The pooling layer is useful for reducing the height and width dimensions of CNNs, whereas the 1×1 convolution (aka Network in Network) are useful for reducing the channel dimension of CNNs. This becomes important when talking about the Inception network.
The Inception network combine results for all the different filter sizes. This results in a layer with a very large channel size, and hence the 1×1 convolution comes into play here to reduce the channel dimension.
This was probably the most interesting section because it dealt with object detection. The main concepts here are:
- Sliding windows of various sizes to determine if an object is detected or not.
- Bounding boxes determined by the network to outline an object.
- Intersection over Union (IOU) calculations and non-max suppression to determine the best anchor box and ways to de-duplicate boxes that detect the same object
- Anchor boxes – boxes of various dimensions that are related to the objects you want to detect.
- YOLO Algorithm – You only look once algorithm that quickly performs object detection. I confirmed with a Waymo engineer at the NIPS 2017 conference that the company has more advanced algorithms than YOLO, but all other concepts are still relevant.

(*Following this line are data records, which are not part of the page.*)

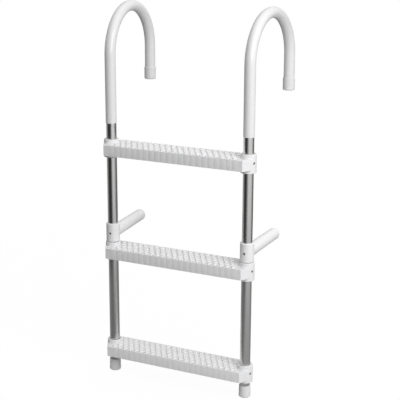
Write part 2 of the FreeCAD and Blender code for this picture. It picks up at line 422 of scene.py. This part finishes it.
def moulded(name, colour, roughness, grain_size, grain_depth, cloud_depth, painted_groove_shade=0.0):
    """Moulded white material with the fine grain of its mould, and painted shade in its grooves if
    it has any.
    """
    material, nodes = new_material(name)
    grain = nodes.noise(nodes.place(), scale=1.0 / grain_size, detail=3.0, roughness=0.6)
    cloud = nodes.noise(nodes.place(), scale=28.0, detail=3.0)
    tinted = nodes.tint(colour, cloud, cloud_depth)
    # Painted shade: darken the colour towards black by how deep a place lies in the grooves.
    if painted_groove_shade:
        groove = nodes.add("ShaderNodeAttribute", attribute_name=GROOVE).outputs["Fac"]
        tinted = nodes.mix(nodes.math("MULTIPLY", groove, painted_groove_shade), tinted, BLACK)
    nodes.finish({
        "Base Color": tinted,
        "Roughness": nodes.spread(grain, roughness, below=0.05, above=0.07),
        "Normal": nodes.bump(grain, grain_depth),
    })
    return material


def white_rubber():
    """Caps and feet of white rubber with a pebbled skin."""
    look = settings().finish
    return moulded(
        "white_rubber", look.rubber, look.rubber_roughness,
        grain_size=0.0011, grain_depth=0.00009, cloud_depth=0.05,
    )


def white_step_plastic():
    """Steps moulded in white plastic, with painted shade in the grip's grooves."""
    look = settings().finish
    return moulded(
        "white_step_plastic", look.step, look.step_roughness,
        grain_size=0.0007, grain_depth=0.00004, cloud_depth=0.03, painted_groove_shade=look.painted_groove_shade,
    )


def white_arm_plastic():
    """Stand-offs moulded in white plastic."""
    look = settings().finish
    return moulded(
        "white_arm_plastic", look.arm, look.arm_roughness,
        grain_size=0.0006, grain_depth=0.00003, cloud_depth=0.03,
    )


def blackened_steel():
    """Set screws of blackened turned steel."""
    look = settings().finish
    material, nodes = new_material("blackened_steel")
    turned = nodes.noise(nodes.place(), scale=2600.0, detail=2.0)
    nodes.finish({
        "Base Color": nodes.tint(look.screw, turned, depth=0.15),
        "Metallic": 1.0,
        "Roughness": nodes.spread(turned, look.screw_roughness, below=0.05, above=0.1),
        "Normal": nodes.bump(turned, distance=0.00001),
    })
    return material


def dress(names, material):
    """Give CAD nodes one material."""
    for name in names:
        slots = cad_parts[name].data.materials
        slots.clear()
        slots.append(material)


def face_span(name):
    """Lowest and highest point of a step's front face."""
    low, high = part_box(name)
    front = low.y + FRONT_EDGE
    heights = [v.co.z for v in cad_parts[name].data.vertices if v.co.y < front]
    return min(heights), max(heights)


def rail_place():
    """Distance of a rail's axis from the middle of the ladder."""
    low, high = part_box("right_foot")
    return (low.x + high.x) / 2


def flat_sheet(mesh, half_width):
    """Flat face that reaches from end to end of the grip."""
    half_length = rail_place() - settings().grip.end_gap
    bmesh.ops.create_grid(mesh, x_segments=1, y_segments=1, size=1.0)
    bmesh.ops.scale(mesh, verts=mesh.verts, vec=(half_length, half_width, 1.0))


def cut_grooves(mesh, crossing, leans):
    """Cut a flat face along one family of grooves for each lean."""
    grip = settings().grip
    count = math.ceil(GROOVE_REACH * rail_place() / grip.pitch)
    for lean in leans:
        normal = Vector((math.cos(lean), math.sin(lean), 0.0))
        for index in range(-count, count + 1):
            place = Vector((crossing + index * grip.pitch, 0.0, 0.0))
            bmesh.ops.bisect_plane(
                mesh, geom=mesh.verts[:] + mesh.edges[:] + mesh.faces[:],
                dist=CUT_TOLERANCE, plane_co=place, plane_no=normal,
            )


def clear_rails(mesh):
    """Take out the cells that would reach into a rail."""
    rail_x = rail_place()
    rail_gap = settings().grip.rail_gap

    def reaches_rail(corner):
        return math.hypot(abs(corner.co.x) - rail_x, corner.co.y) < rail_gap

    cells = [face for face in mesh.faces if any(reaches_rail(corner) for corner in face.verts)]
    bmesh.ops.delete(mesh, geom=cells, context="FACES")


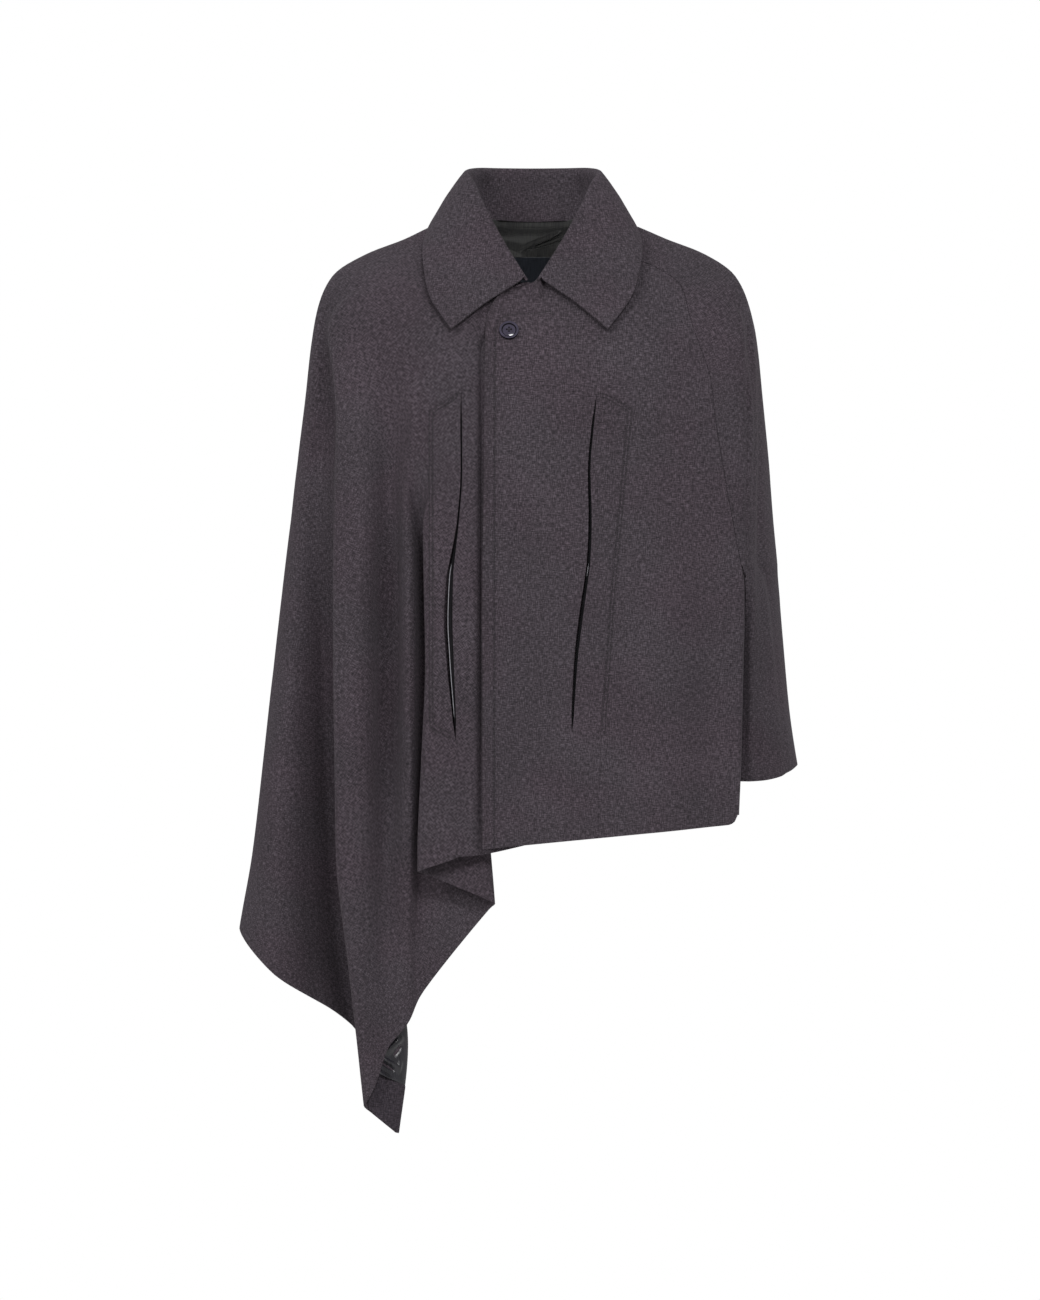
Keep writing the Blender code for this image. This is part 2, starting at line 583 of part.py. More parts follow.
def sleeve_inner(row, share, rear):
    """Inner side of the sleeve under the arm, just outside the body's side."""
    crest = sleeve_point("crest_back" if rear else "crest_front", row)
    if row < UNDERARM:
        lines = RAGLAN_BACK if rear else RAGLAN_FRONT
        return on_body(float(row), line(lines, row) - TURN_REACH * share, rear)
    top = SLEEVE_HEIGHTS[0]
    z = (top + (SLEEVE_HEM["inner"] - top) * (row - UNDERARM) / SLEEVE_ROWS) * MM
    y = crest[1] * (1 - share)
    level = level_at(z)
    edge = on_body(level, line(RAGLAN_BACK if rear else RAGLAN_FRONT, level), rear)
    side = body_side(level, 1 - min(abs(y / edge[1]), 1.0), rear)
    return np.array((side[0] + SIDE_CLEAR, y, z))


def sleeve():
    """Grid of the sleeve and the cells left out above the underarm."""
    grid = []
    for row in range(UNDERARM + SLEEVE_ROWS + 1):
        front = [sleeve_inner(row, share, False) for share in SLEEVE_INNER]
        outer = through([sleeve_point(name, row) for name in SLEEVE_RIBS], SLEEVE_STEPS)
        rear = [sleeve_inner(row, share, True) for share in SLEEVE_INNER[::-1]]
        if row >= UNDERARM:
            front[0][1] -= SEAM / 2
            rear[-1][1] += SEAM / 2
        grid.append(front + list(outer) + rear)
    grid = np.array(grid).transpose(1, 0, 2)
    count = len(SLEEVE_INNER)
    ends = [*range(count), *range(SLEEVE_LAST, SLEEVE_LAST + count)]
    above = [(column, row) for column in ends for row in range(UNDERARM)]
    return grid, above


# ---------------------------------------------------------------- collar
def collar_seam(turn, side):
    """Foot of the stand, just inside the neck edge and a little above it."""
    neck = section(0.0)
    cosine = math.cos(turn)
    where = "back" if cosine < 0 else "front"
    drop = (neck[where + "_z"] - neck["side_z"]) * abs(cosine) ** TILT
    return np.array((side * (neck["right"] - COLLAR_INSET) * math.sin(turn),
                     -(neck[where] - COLLAR_INSET) * cosine,
                     neck["side_z"] + drop + STAND_LIFT + STAND_LIFT_FRONT * cosine))


def collar_rib(angle, roll, edge, side):
    """Section of the collar at a station: up the stand, over the roll, down the fall."""
    seam = collar_seam(math.radians(angle), side)
    shift = COLLAR_RIGHT_SHIFT * smooth(*COLLAR_REACH, angle) if side < 0 else 0
    roll_point = np.array((side * roll[0] + shift * ROLL_SHARE, roll[1], roll[2])) * MM
    edge_point = np.array((side * edge[0] + shift, edge[1], edge[2])) * MM
    out = edge_point - roll_point
    out[2] = 0
    out /= np.linalg.norm(out)
    up = np.array((0, 0, 1.0))
    stand_top = roll_point - (out + up) * COLLAR_ROLL
    fall_top = roll_point + (out - up) * COLLAR_ROLL
    stand_mid = (seam + stand_top) / 2 + out * STAND_BOW
    fall_mid = (fall_top + edge_point) / 2 + out * FALL_BOW + up * FALL_LIFT
    return [seam, stand_mid, stand_top, roll_point, fall_top, fall_mid, edge_point]


def collar():
    """The collar, from its right front end round the back to its left front end."""
    stations = [(*row, -1) for row in COLLAR[:0:-1]] + [(*row, 1) for row in COLLAR]
    ribs = np.array([collar_rib(*station) for station in stations])
    steps = [COLLAR_STEP] * (len(stations) - 1)
    lines = np.array([through(ribs[:, k], steps) for k in range(ribs.shape[1])])
    grid = np.array([through(column, COLLAR_STEPS) for column in lines.transpose(1, 0, 2)])
    wall("collar", grid, CLOTH, WOOL, WOOL_ROUGH)


# ---------------------------------------------------------------- seams and linings
def garment():
    """All panels. Neighbours lend each other a column, so both turn alike at their seam."""
    front, front_holes = left_front()
    drape, drape_holes = right_front()
    rear, rear_holes = back()
    arm, arm_holes = sleeve()
    for row in range(UNDERARM):
        front[FRONT_EDGE + 1, row] = arm[SLEEVE_FIRST + 1, row]
        arm[SLEEVE_FIRST - 1, row] = front[FRONT_EDGE - 1, row]
        rear[BACK_EDGE + 1, row] = arm[SLEEVE_LAST - 1, row]
        arm[SLEEVE_LAST + 1, row] = rear[BACK_EDGE - 1, row]
    wall("front_left", front, CLOTH, WOOL, WOOL_ROUGH, sign=-1.0, holes=front_holes)
    wall("sleeve_left", arm, CLOTH, WOOL, WOOL_ROUGH, sign=-1.0, holes=arm_holes)
    rows = range(ROWS - 1)
    lent = drape.shape[0] - 1
    drape_holes = drape_holes + [(lent, row) for row in rows]
    drape_full = np.concatenate((drape, rear[1:2]))
    wall("front_right", drape_full, CLOTH, WOOL, WOOL_ROUGH, holes=drape_holes)
    rear_full = np.concatenate((drape[-2:-1], rear))
    rear_holes = [(column + 1, row) for column, row in rear_holes] + [(0, row) for row in rows]
    wall("back", rear_full, CLOTH, WOOL, WOOL_ROUGH, holes=rear_holes)
    satin = (SATIN, SATIN_GREY, SATIN_ROUGH)
    layer("yoke_lining", rear, LINING_COLUMNS, (0, YOKE_FOOT), *satin)
    layer("back_lining", rear, LINING_COLUMNS, (YOKE_FOOT, LINING_FOOT), *satin)
    layer("point_lining", drape, POINT_COLUMNS, (POINT_LINING_TOP, POINT_FACING_TOP), *satin)
    layer("point_facing", drape, POINT_COLUMNS, (POINT_FACING_TOP, ROWS - 1), FACING, WOOL,
          WOOL_ROUGH)


def layer(name, panel, columns, rows, thick, colour, rough):
    """A lining or facing on the wrong side of a panel, made from the panel's own points."""
    sunk = panel - normals_of(panel, 1.0) * (CLOTH / 2 + SEAM + thick / 2)
    grid = sunk[columns[0]:columns[1] + 1, rows[0]:rows[1] + 1].copy()
    for side, beside in ((0, 1), (-1, -2)):
        run = grid[:, beside] - grid[:, side]
        grid[:, side] += run / np.linalg.norm(run, axis=1, keepdims=True) * SEAM
    wall(name, grid, thick, colour, rough)


# ---------------------------------------------------------------- button
def button():
    """Dished button with a rounded rim, turned about its axis and laid on the placket."""
    bm = bmesh.new()
    turns = [2 * math.pi * k / BUTTON_SIDES for k in range(BUTTON_SIDES)]
    rings = []
    for radius, height in BUTTON_PROFILE:
        if radius == 0.0:
            rings.append([bm.verts.new((0, 0, height * MM))])
        else:
            rings.append([bm.verts.new((radius * MM * math.cos(turn), radius * MM * math.sin(turn),
                                        height * MM)) for turn in turns])
    for upper, lower in zip(rings, rings[1:]):
        for k in range(BUTTON_SIDES):
            m = (k + 1) % BUTTON_SIDES
            if len(upper) == 1:
                bm.faces.new((upper[0], lower[k], lower[m]))
            elif len(lower) == 1:
                bm.faces.new((upper[k], lower[0], upper[m]))
            else:
                bm.faces.new((upper[k], lower[k], lower[m], upper[m]))
    bm.normal_update()
    mesh = bpy.data.meshes.new("neck_button")
    bm.to_mesh(mesh)
    bm.free()
    obj = finish("neck_button", mesh, BUTTON_COLOUR, BUTTON_ROUGH)
    across = on_chest(BUTTON_X + BUTTON_PROBE, BUTTON_Z) - on_chest(BUTTON_X - BUTTON_PROBE, BUTTON_Z)
    up = on_chest(BUTTON_X, BUTTON_Z + BUTTON_PROBE) - on_chest(BUTTON_X, BUTTON_Z - BUTTON_PROBE)
    normal = Vector(np.cross(across, up)).normalized()
    obj.rotation_mode = "QUATERNION"
    obj.rotation_quaternion = normal.to_track_quat("Z", "Y")
    obj.location = Vector(on_chest(BUTTON_X, BUTTON_Z)) + normal * (CLOTH / 2 - BUTTON_SINK)


for old in list(bpy.data.objects):
    bpy.data.objects.remove(old, do_unlink=True)

garment()
collar()
button()
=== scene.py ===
"""Wool poncho: a raglan cape sleeve on the wearer's left, a long folded drape on the right.

Metres, +Z up, the front faces -Y, +X is the wearer's left. Each panel of cloth is made
between ribs that run from the neck to the hem, then unwrapped flat, which gives the cut.
"""
import math

import bmesh
import bpy
import numpy as np
from mathutils import Matrix, Vector
from mathutils.bvhtree import BVHTree


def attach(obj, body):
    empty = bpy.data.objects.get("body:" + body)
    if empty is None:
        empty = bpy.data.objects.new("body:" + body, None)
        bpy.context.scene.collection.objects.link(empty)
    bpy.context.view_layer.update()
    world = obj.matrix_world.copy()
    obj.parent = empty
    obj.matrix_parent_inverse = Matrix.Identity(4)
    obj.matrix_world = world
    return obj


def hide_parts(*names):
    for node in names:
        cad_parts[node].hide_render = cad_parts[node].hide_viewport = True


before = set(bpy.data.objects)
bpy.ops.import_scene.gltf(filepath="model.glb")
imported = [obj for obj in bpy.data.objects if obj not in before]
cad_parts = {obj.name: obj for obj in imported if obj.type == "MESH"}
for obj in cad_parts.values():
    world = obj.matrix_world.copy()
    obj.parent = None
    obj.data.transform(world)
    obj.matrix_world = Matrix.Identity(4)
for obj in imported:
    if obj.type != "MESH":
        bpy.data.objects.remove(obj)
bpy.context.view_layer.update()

# ------------------------------------------------------------------------------- left front
# The wearer's left front: one layer of melton wool with a fly placket turned in one with
# it, its edges pressed and topstitched, joined to the cape sleeve by a raglan seam and cut
# with a long arm slit. It laps over the right front and carries the neck button.
MM = 0.001
CLOTH = 2.4 * MM
SEAM = 0.4 * MM
COMMON = 13                    # last section that every panel shares
HEM_ROWS = 10
ROWS = COMMON + HEM_ROWS
UNDERARM = 11                  # section at which the sleeve leaves the body
CHEST = 9                      # first section of the chest, which lies flat
TILT = 1.1                     # how quickly a section falls from the shoulder to the chest

# Sections of the body in mm: heights at the front, side and back, half widths on the
# wearer's right and left, depths to the front and back, and power of the rounded outline
SECTION_COLUMNS = ("front_z", "side_z", "back_z", "right", "left", "front", "back", "power")
SECTIONS = (
    (-52, 22, 16, 73, 73, 66, 68, 2.0),
    (-64, 12, 6, 104, 106, 78, 80, 2.1),
    (-78, -3, -8, 136, 142, 90, 91, 2.2),
    (-95, -19, -26, 177, 182.5, 100, 100, 2.3),
    (-115, -41, -50, 211, 213, 109, 108, 2.4),
    (-140, -73, -82, 226, 227.5, 117, 113, 2.5),
    (-170, -115, -124, 233.5, 236, 123, 116, 2.6),
    (-205, -170, -176, 239.5, 241.5, 127, 118, 2.7),
    (-250, -240, -240, 248, 248.2, 130, 119, 2.7),
    (-300, -300, -300, 253.5, 253.2, 131, 120, 2.7),
    (-346, -346, -346, 259, 257.6, 131, 120, 2.7),
    (-358, -358, -358, 260.5, 258.3, 131, 120, 2.7),
    (-405, -405, -405, 267, 258.3, 131, 121, 2.7),
    (-450, -450, -450, 272, 258.3, 132, 122, 2.7),
    (-550, -550, -550, 283, 258.3, 134, 123, 2.7),
    (-650, -650, -650, 295, 258.3, 136, 124, 2.7),
    (-750, -750, -750, 312, 258.3, 137, 125, 2.7),
    (-850, -850, -850, 320, 258.3, 138, 126, 2.7),
    (-950, -950, -950, 325, 258.3, 138, 127, 2.7),
)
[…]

Face verification vs face recognition
Face recognition problems have the issue of not having enough data to train for a traditional CNN. In addition, you have what is called a one-shot learning problem, which is the problem of performing recognition based on one single image. So how is this problem solved?
For Face recognition, you train two networks (a siamese network, which are two CNNs with the same parameters) to encode faces into a n-vector. Then use a difference function d(img1, img2) that will say yes or no based on the similarity of the two encodings. How is this network trained, and what is the objective function?
The objective function used to train a siamese network is called a triplet loss, which utilizes an anchor image, a positive (similar) image, and a negative (dissimilar) image
Neural Style Transfer
- Calculate similarity scores between activations in a certain layer as a way to keep track of style. You can also extend this to activations between layers.
- Apply similarity scores to generated image to transfer style.
- Instead of updating weights, it updates the pixels
- Each iteration generates a better representation of the style over the new content than previous generations
Deeplearning.ai’s course on CNNs is a good overview of the concepts and use cases around the Convolutional Neural Network. The explanations were clear, concise, and except for a grading hiccup in one of the programming exercises, the quizzes and assignments definitely helped with reinforcing the ideas in the lessons. I’m definitely looking forward to taking the fifth installment of the series – Sequence Models – which is starting Dec 18th.